ANALYSIS:BERTIE AHERN'S decision to pre-empt Micheál Martin's move to expel him from Fianna Fáil by resigning first marks a watershed in the party's history.
Ahern was the most successful Fianna Fáil leader in electoral terms since the party’s founder Eamon de Valera, winning three general elections in a row and ensuring that Fianna Fáil held office for 14 uninterrupted years from 1997 until 2011.
Ahern achieved his electoral feats because he was the most popular politician in the country from the late 1980s until the final few months of his leadership in 2008. Charles Haughey famously dubbed his protegee “the most skilful, the most devious and the most cunning of them all” but Ahern’s standing in the eyes of the public was, if anything, enhanced by the backhanded compliment.
His non-confrontational political style and ability to find a consensus in the most unpromising of situations hugely impressed the voters, whose affection was reflected in the fact that he was always referred to as Bertie.
Opinion polls in the late 1980s showed that Ahern as minister for labour was easily the most popular member of Haughey’s cabinet.
His initial bid for the leadership in 1992 was only thwarted because Albert Reynolds had more support among the party’s TDs.
Ahern did not have to wait long for his second bite at the cherry when the Fianna Fáil-Labour coalition headed by Reynolds imploded in November 1995. At that stage he was minister for finance and was acclaimed as the new leader when his leading opponent, Máire Geoghegan-Quinn, pulled out of the race in the face of his overwhelming popularity.
Some in Fianna Fáil had worried that the break up of Ahern’s marriage might prove a huge impediment, but it never became a political problem.
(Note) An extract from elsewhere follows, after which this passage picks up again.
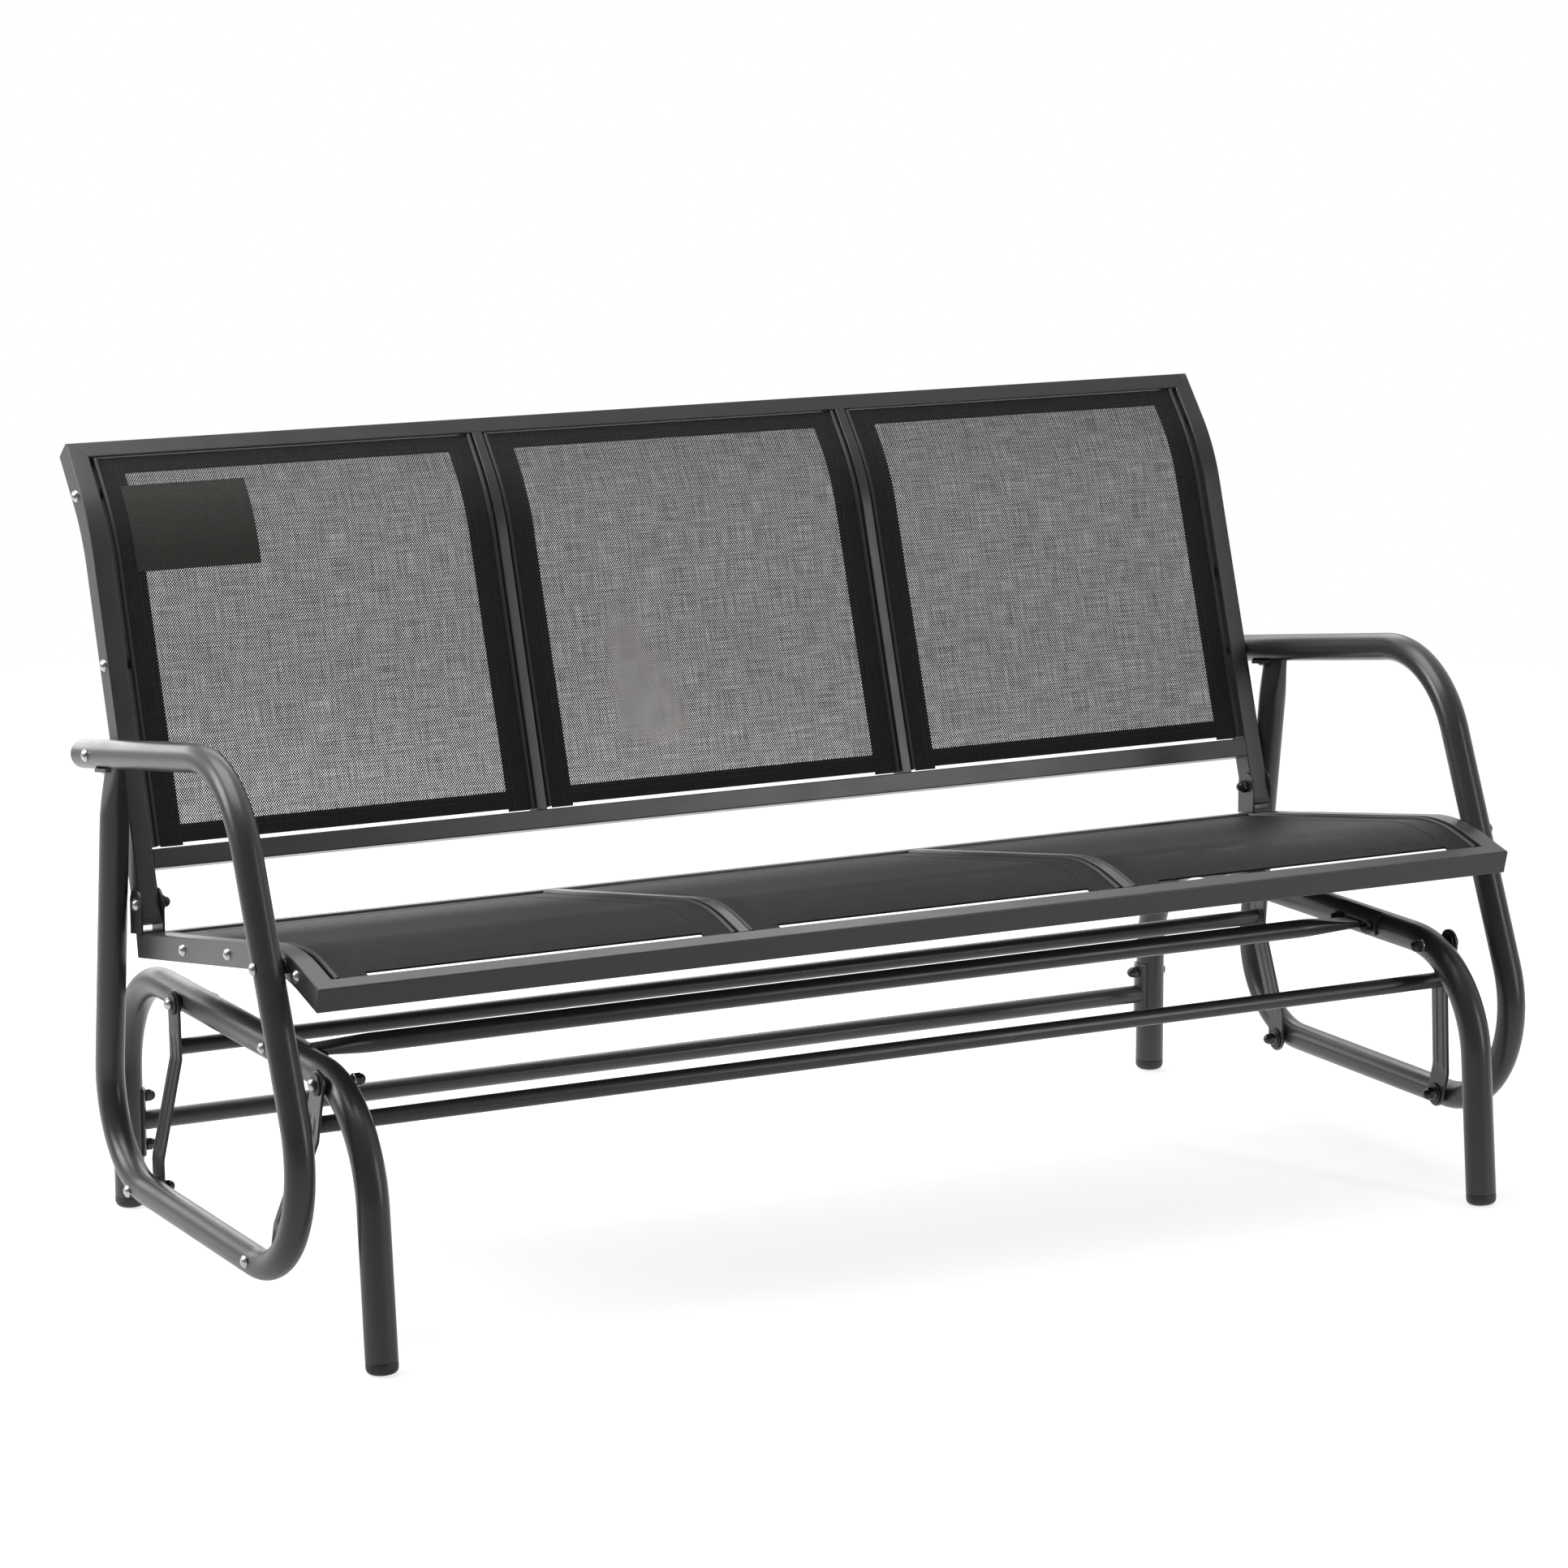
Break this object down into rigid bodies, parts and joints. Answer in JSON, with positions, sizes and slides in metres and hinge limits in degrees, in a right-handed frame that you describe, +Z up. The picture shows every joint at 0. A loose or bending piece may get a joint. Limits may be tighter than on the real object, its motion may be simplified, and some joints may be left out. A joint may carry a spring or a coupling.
{
  "type": "outdoor rocking bench",
  "caption": "Rocking garden bench: a slung seat and back in bent tube arm loops, hung on joggled links from a standing tube base.",
  "frame": {"origin": "middle of the footprint on the floor", "axes": "+X to the right of a viewer who stands in front, +Y to the back of the bench, +Z up"},
  "size_m": [1.521, 0.7621, 0.8656],
  "materials": {
    "frame_steel": "fine textured charcoal powder coat, satin",
    "black_plastic": "moulded black nylon",
    "black_nut": "black coated cap nuts, semi gloss",
    "bright_steel": "bright zinc plate",
    "sling_mesh": "open woven coated sling mesh with folded hems",
    "patch_cloth": "close woven black cloth, bare"
  },
  "bodies": {
    "base": {"base_side_left": "frame_steel", "base_side_right": "frame_steel", "foot_plugs": "black_plastic", "base_front_crossbar": "frame_steel", "base_rear_crossbar": "frame_steel", "front_saddle_plates": "frame_steel", "rear_saddle_plates": "frame_steel", "base_bolts": "bright_steel", "base_cap_nuts": "black_nut", "upper_pivot_bolts": "bright_steel", "upper_pivot_washers": "black_plastic", "upper_pivot_bushes": "black_plastic", "upper_pivot_inner_washers": "bright_steel", "upper_pivot_cap_nuts": "black_nut"},
    "front_swing": {"front_link_left": "frame_steel", "front_link_right": "frame_steel", "front_link_crossbar": "frame_steel"},
    "rear_swing": {"rear_link_left": "frame_steel", "rear_link_right": "frame_steel", "rear_link_crossbar": "frame_steel"},
    "seat": {"arm_loop_left": "frame_steel", "arm_loop_right": "frame_steel", "arm_end_caps": "frame_steel", "arm_joint_screws": "bright_steel", "lower_pivot_bolts": "bright_steel", "lower_pivot_spacers": "black_plastic", "lower_pivot_bushes": "black_plastic", "lower_pivot_inner_washers": "bright_steel", "lower_pivot_cap_nuts": "black_nut", "arm_bolts": "bright_steel", "arm_bolt_spacers": "black_plastic", "seat_front_rail": "frame_steel", "seat_rear_rail": "frame_steel", "seat_side_rail_left": "frame_steel", "seat_side_rail_right": "frame_steel", "seat_dividers": "frame_steel", "seat_sling_bars": "frame_steel", "seat_sling_left": "sling_mesh", "seat_sling_centre": "sling_mesh", "seat_sling_right": "sling_mesh", "back_top_rail": "frame_steel", "back_bottom_rail": "frame_steel", "back_side_rail_left": "frame_steel", "back_side_rail_right": "frame_steel", "back_dividers": "frame_steel", "back_sling_bars": "frame_steel", "back_sling_left": "sling_mesh", "back_sling_centre": "sling_mesh", "back_sling_right": "sling_mesh", "back_patch": "patch_cloth", "back_bracket_left": "frame_steel", "back_bracket_right": "frame_steel", "bracket_bolts": "bright_steel", "bracket_cap_nuts": "black_nut", "rail_end_plugs": "black_plastic", "rail_screws": "bright_steel", "sling_bar_spacers": "black_plastic", "divider_studs": "bright_steel"}
  },
  "joints": [
    {"name": "front_swing", "type": "hinge", "parent": "base", "child": "front_swing", "pos_m": [0, -0.261, 0.28], "axis": [1, 0, 0], "range_deg": [-12, 12]},
    {"name": "rear_swing", "type": "hinge", "parent": "base", "child": "rear_swing", "pos_m": [0, 0.139, 0.28], "axis": [1, 0, 0], "range_deg": [-13, 13]},
    {"name": "seat_pivot", "type": "hinge", "parent": "front_swing", "child": "seat", "pos_m": [0, -0.20587, 0.08775], "axis": [1, 0, 0], "range_deg": [-15, 15]}
  ],
  "couplings": [
    {"joint": "rear_swing", "follows": "front_swing", "ratio": 0.9542},
    {"joint": "seat_pivot", "follows": "front_swing", "ratio": -1.1866}
  ]
}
His first big problem was that he did not become Taoiseach immediately on assuming the leadership, as he had confidently expected.
The decision of the Labour Party to opt instead for a rainbow coalition with Fine Gael came as an initial shock. However, Ahern plunged enthusiastically into the task of leading Fianna Fáil from the Opposition benches.
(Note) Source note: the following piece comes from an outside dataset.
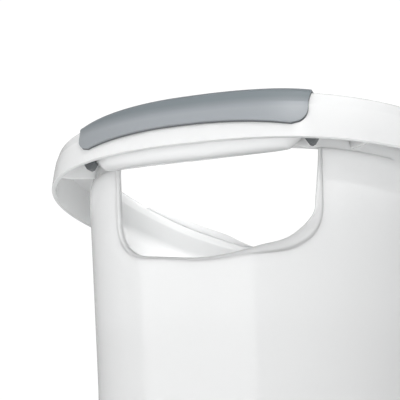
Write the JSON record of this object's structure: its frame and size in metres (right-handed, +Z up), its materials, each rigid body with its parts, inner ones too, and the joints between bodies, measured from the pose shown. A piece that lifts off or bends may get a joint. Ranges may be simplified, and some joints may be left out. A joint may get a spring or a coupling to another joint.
{
  "type": "pedal trash can",
  "caption": "Tall white oval pedal bin with grey soft grips over a hand-hole at each end, hinged lid, lift rod, pedal and lift-out bucket.",
  "frame": {"origin": "on the floor, under the middle of the whole object's bounding box", "axes": "+Z up, -Y towards the pedal, +Y towards the lid hinge, +X and -X towards the hand-holes"},
  "size_m": [0.4878, 0.3162, 0.9101],
  "materials": {
    "white_plastic": "glossy moulded polypropylene",
    "grey_grip": "satin soft-touch elastomer",
    "bucket_plastic": "satin moulded plastic",
    "rubber": "matt rubber",
    "steel": "zinc-plated steel",
    "dark_plastic": "dark grey moulded plastic"
  },
  "bodies": {
    "can": {"body_shell": "white_plastic", "grip_left": "grey_grip", "grip_right": "grey_grip", "base_cover": "white_plastic", "base_screw_1": "steel", "base_screw_2": "steel", "base_screw_3": "steel", "base_screw_4": "steel", "foot_1": "rubber", "foot_2": "rubber", "foot_3": "rubber", "foot_4": "rubber", "hinge_bracket_left": "white_plastic", "hinge_bracket_right": "white_plastic", "hinge_pin_left": "steel", "hinge_pin_right": "steel", "hinge_screw_1": "steel", "hinge_screw_2": "steel", "hinge_screw_3": "steel", "hinge_screw_4": "steel", "rod_guide_upper": "dark_plastic", "rod_guide_lower": "dark_plastic", "guide_screw_upper": "steel", "guide_screw_lower": "steel", "pedal_axle": "steel", "axle_bracket_left": "dark_plastic", "axle_bracket_right": "dark_plastic", "axle_screw_1": "steel", "axle_screw_2": "steel", "inner_bucket": "bucket_plastic"},
    "lid": {"lid": "white_plastic", "lid_bumper_left": "rubber", "lid_bumper_right": "rubber", "crank_pin": "steel"},
    "pedal": {"pedal_lever": "dark_plastic", "pedal_pad": "rubber"},
    "rod": {"lift_rod": "steel", "rod_yoke": "dark_plastic", "rod_foot": "dark_plastic"},
    "bail": {"bail_wire": "steel", "bail_grip": "dark_plastic"}
  },
  "joints": [
    {"name": "lid_close", "type": "hinge", "parent": "can", "child": "lid", "pos_m": [0, 0.127, 0.652], "axis": [1, 0, 0], "range_deg": [0, 97]},
    {"name": "pedal_release", "type": "hinge", "parent": "can", "child": "pedal", "pos_m": [0, -0.03, 0.025], "axis": [1, 0, 0], "range_deg": [-15.7, 0]},
    {"name": "rod_lift", "type": "slide", "parent": "can", "child": "rod", "axis": [0, 0.0528, 0.9986], "range_m": [-0.0301, 0]},
    {"name": "bail_swing", "type": "hinge", "parent": "can", "child": "bail", "pos_m": [0, -0.007, 0.524], "axis": [-1, 0, 0], "range_deg": [0, 180]}
  ],
  "couplings": [
    {"joint": "pedal_release", "follows": "lid_close", "ratio": -0.16082},
    {"joint": "rod_lift", "follows": "lid_close", "m_per_rad": -0.01772}
  ]
}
He cemented his popularity internally by announcing that his priority was to put an end to the factionalism that had riven the party since the late 1960s.
He appointed former opponents like Charlie McCreevy, Brian Cowen and Noel Dempsey to senior positions alongside supporters like Micheál Martin, Dermot Ahern and John O’Donoghue. Ahern was Fianna Fáil’s main weapon in the 1997 general election campaign. The rainbow government headed by John Bruton was widely acknowledged to have done a very good job and the budget was in surplus for the first time in decades.
However, in what proved a closely fought contest, Ahern’s popularity with the public proved to be the decisive factor, and Fianna Fáil edged back to power as a minority government in coalition with the Progressive Democrats, backed by three Independent TDs.
It was as leader of a minority coalition that Ahern’s skills of consensus politics came into their own. Despite the predictions of many pundits that the coalition would not last more than a few months, Ahern fulfilled his pledge to serve for a full five-year term.The same qualities helped him to bring the North’s peace process to a successful conclusion in the Belfast Agreement of 1998 followed by a successful referendum campaign to modify articles two and three of the Constitution.
Ahern’s popularity remained high despite the McCracken tribunal report into Haughey’s finances. That paved the way for the two long-running Moriarty and Flood/Mahon tribunals, which uncovered political corruption at the highest levels in Fianna Fáil.
As the economic boom accelerated under Ahern the public just didn’t seem to care very much about the embarrassing tribunal disclosures involving Haughey and a range of leading members of Fianna Fáil, even Ahern himself. His popularity far exceeded that of his party, and in 2002 he romped back to power and almost won an overall majority.
Ahern’s political strength was that under his leadership Fianna Fáil managed to attract a significant number of second preference votes for the first time. That enabled him to win a huge seat bonus in all three of the elections in which he led his party.
His electoral appeal was so great that he gave his party a huge electoral advantage. Some senior figures in the party openly expressed the view that this personal popularity masked a serious decline in the traditional loyalty to Fianna Fáil over the past two decades.
It was only in the final months of his leadership, and the evidence that the Mahon tribunal found unbelievable, that his public appeal began to dim. That evidence about his personal finances effectively put an end to his leadership but it was only after his departure that the slide in Fianna Fáil fortunes took hold.
The collapse of the party’s vote in last year’s election was a direct result of the economic collapse arising from the policies pursued during the latter part of the Ahern era, but how much blame the public attaches to Ahern, rather than his successors, for that is impossible to calculate.
The parting of the ways between Ahern and Fianna Fáil comes at the lowest point in the party’s history. Whether it can survive the departure of its once most popular leader is now an open question.